Source records
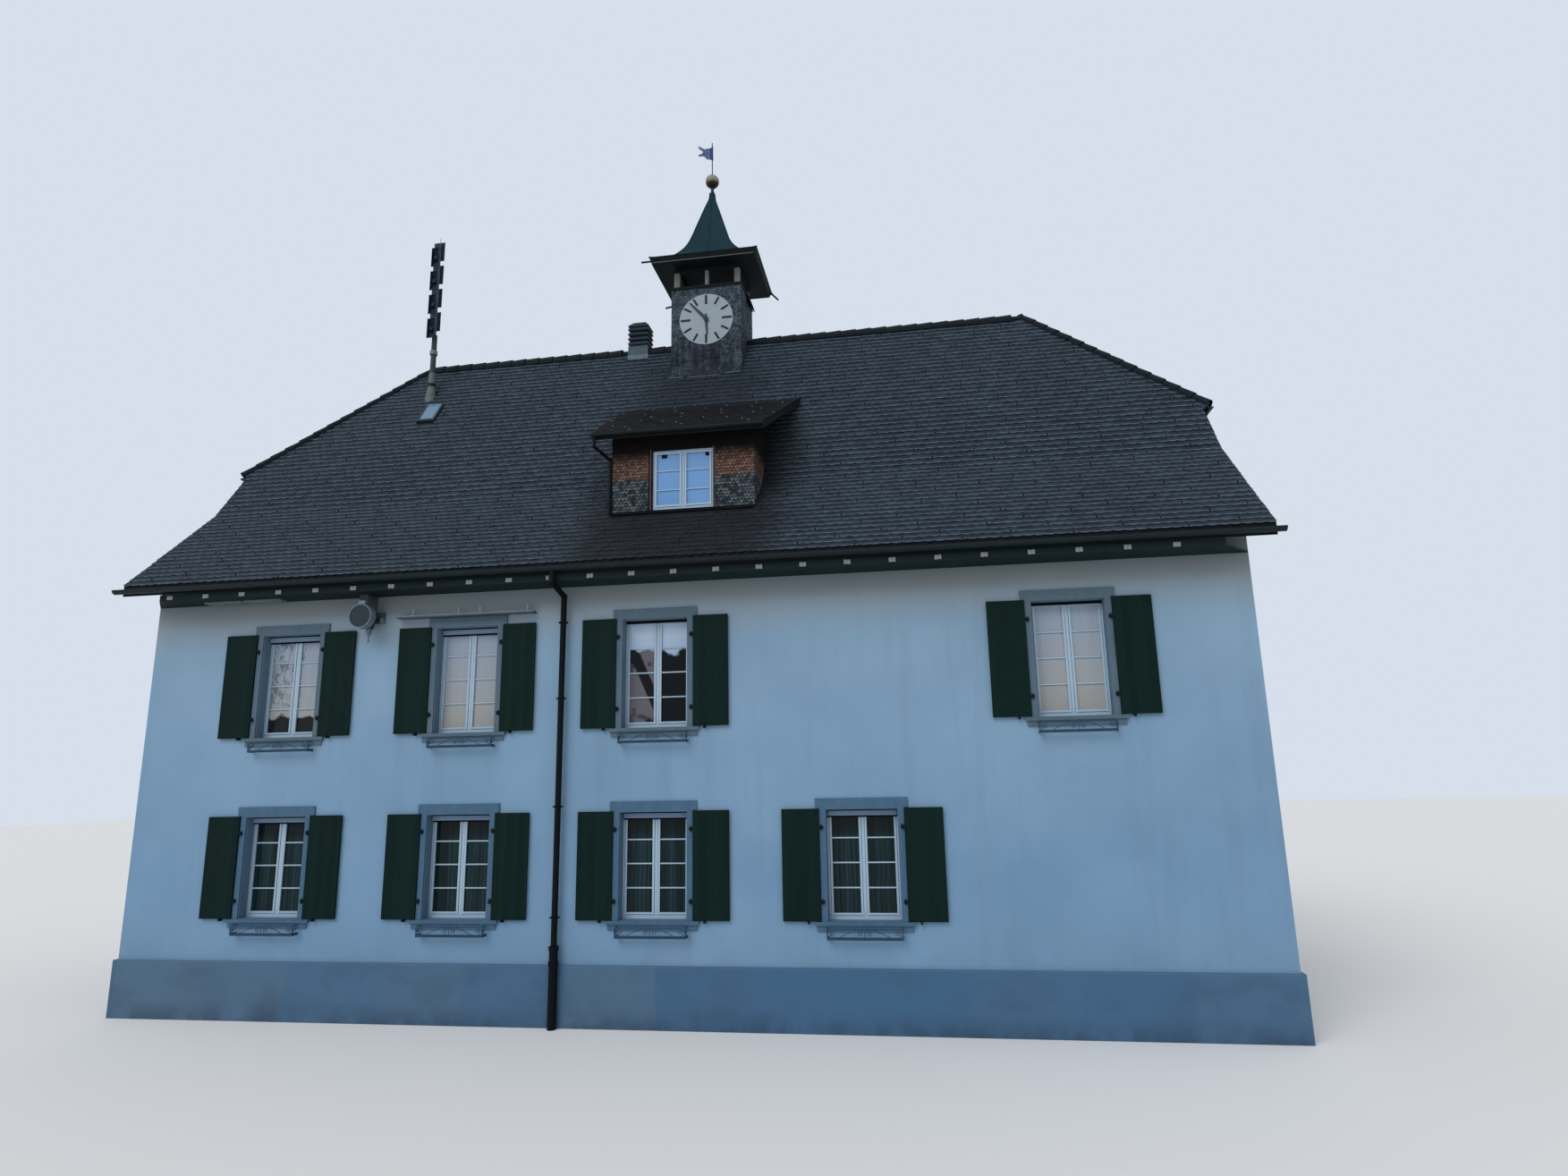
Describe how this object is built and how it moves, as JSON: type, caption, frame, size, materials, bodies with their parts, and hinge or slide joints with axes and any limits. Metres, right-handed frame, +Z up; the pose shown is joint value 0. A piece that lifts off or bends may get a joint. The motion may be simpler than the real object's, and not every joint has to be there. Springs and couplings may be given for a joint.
{
  "type": "schoolhouse with a ridge clock turret",
  "caption": "Two-storey schoolhouse with a half-hipped tiled roof, a shingled clock turret with a flared spire on its ridge, a dormer, shutters and flower rails.",
  "frame": {"origin": "middle of the plan at the lowest ground level", "axes": "+X to the right along the front, +Y from the front to the back, +Z up; the front faces -Y"},
  "size_m": [20.14, 10.322, 19.093],
  "materials": {
    "plaster": "fine render, painted pale blue-white",
    "plinth_stone": "smooth render, painted blue-grey",
    "surround_stone": "dressed stone, painted blue-grey",
    "step_stone": "worn granite",
    "floorboards": "plain boards",
    "window_paint": "white gloss paint",
    "glass": "clear window glass",
    "shutter_paint": "dark green paint",
    "wrought_iron": "iron, painted blue-grey",
    "blind_metal": "pale coated aluminium",
    "roof_tile": "weathered plain tiles",
    "eaves_paint": "dark green paint",
    "rafter_paint": "white paint",
    "gutter_metal": "dark green painted sheet",
    "dormer_shingle": "small shingles, brown above and grey below",
    "turret_shingle": "small weathered shingles",
    "render_grey": "grey render",
    "cowl_sheet": "weathered sheet",
    "mast_steel": "galvanised and weathered",
    "belfry_wood": "weathered pale posts",
    "spire_copper": "dark green seamed sheet",
    "gilding": "gilded, dulled",
    "dial_enamel": "white enamel with black bars",
    "hand_black": "black paint",
    "vane_metal": "dark blue paint",
    "nest_wood": "pale boards"
  },
  "bodies": {
    "building": {"plinth": "plinth_stone", "front_wall": "plaster", "back_wall": "plaster", "left_gable_wall": "plaster", "right_gable_wall": "plaster", "door_steps": "step_stone", "ground_floor": "floorboards", "upper_floor": "floorboards", "attic_floor": "floorboards", "window_surrounds": "surround_stone", "window_frames": "window_paint", "window_glass": "glass", "shutters": "shutter_paint", "flower_rails": "wrought_iron", "blind_boxes": "blind_metal", "back_door": "shutter_paint", "front_roof": "roof_tile", "back_roof": "roof_tile", "half_hips": "roof_tile", "ridge_tiles": "roof_tile", "soffits": "eaves_paint", "rafter_ends": "rafter_paint", "barge_boards": "eaves_paint", "gutters": "gutter_metal", "downpipes": "gutter_metal", "dormer_front": "dormer_shingle", "dormer_cheeks": "dormer_shingle", "dormer_roof": "roof_tile", "dormer_window": "window_paint", "chimney": "render_grey", "chimney_cowl": "cowl_sheet", "skylight": "cowl_sheet", "siren_mast": "mast_steel", "siren_horns": "mast_steel", "turret_walls": "turret_shingle", "turret_skirt": "turret_shingle", "belfry_floor": "eaves_paint", "belfry_posts": "belfry_wood", "side_hood": "spire_copper", "turret_eaves": "eaves_paint", "spouts": "gutter_metal", "spire": "spire_copper", "finial": "gilding", "clock_dial": "dial_enamel", "wall_drum": "mast_steel", "awning_ledge": "blind_metal", "nest_boards": "nest_wood"},
    "minute_hand": {"minute_hand": "hand_black"},
    "hour_hand": {"hour_hand": "hand_black"},
    "weathervane": {"weathervane": "vane_metal"}
  },
  "joints": [
    {"name": "minute_turn", "type": "hinge", "parent": "building", "child": "minute_hand", "pos_m": [0, -0.699, 14.045], "axis": [0, 1, 0], "continuous": true},
    {"name": "hour_turn", "type": "hinge", "parent": "building", "child": "hour_hand", "pos_m": [0, -0.69, 14.045], "axis": [0, 1, 0], "continuous": true},
    {"name": "vane_turn", "type": "hinge", "parent": "building", "child": "weathervane", "pos_m": [0, 0, 18.8], "axis": [0, 0, 1], "continuous": true}
  ],
  "couplings": [
    {"joint": "hour_turn", "follows": "minute_turn", "ratio": 0.083333}
  ]
}
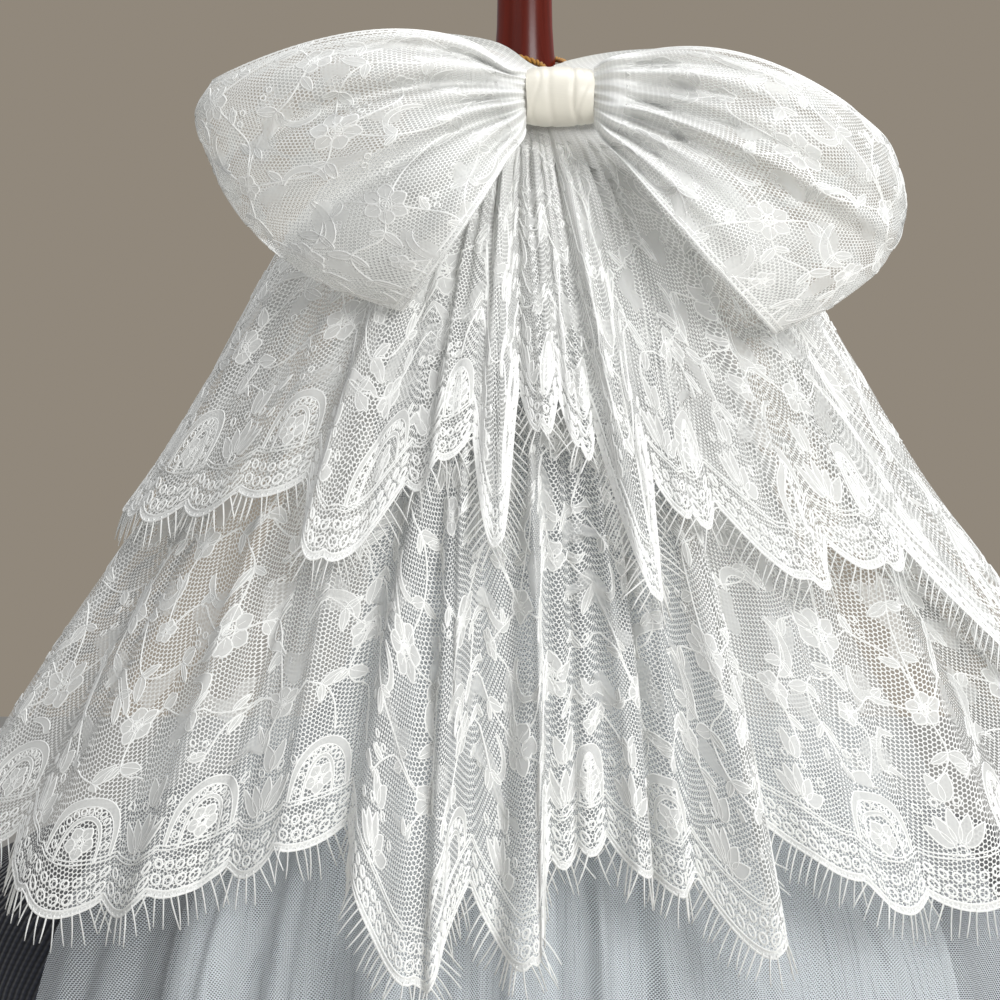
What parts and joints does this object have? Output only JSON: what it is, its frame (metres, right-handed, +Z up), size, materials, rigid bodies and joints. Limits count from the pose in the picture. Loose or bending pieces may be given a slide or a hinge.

* [REQUEST] Scan the listing above and identify each line holding the string "handed"; copy every such line.

* [SOLUTION TO THE EXERCISE]
Describe how this object is built and how it moves, as JSON: type, caption, frame, size, materials, bodies with their parts, and hinge or slide joints with axes and any limits. Metres, right-handed frame, +Z up; the pose shown is joint value 0. A piece that lifts off or bends may get a joint. The motion may be simpler than the real object's, and not every joint has to be there. Springs and couplings may be given for a joint.
What parts and joints does this object have? Output only JSON: what it is, its frame (metres, right-handed, +Z up), size, materials, rigid bodies and joints. Limits count from the pose in the picture. Loose or bending pieces may be given a slide or a hinge.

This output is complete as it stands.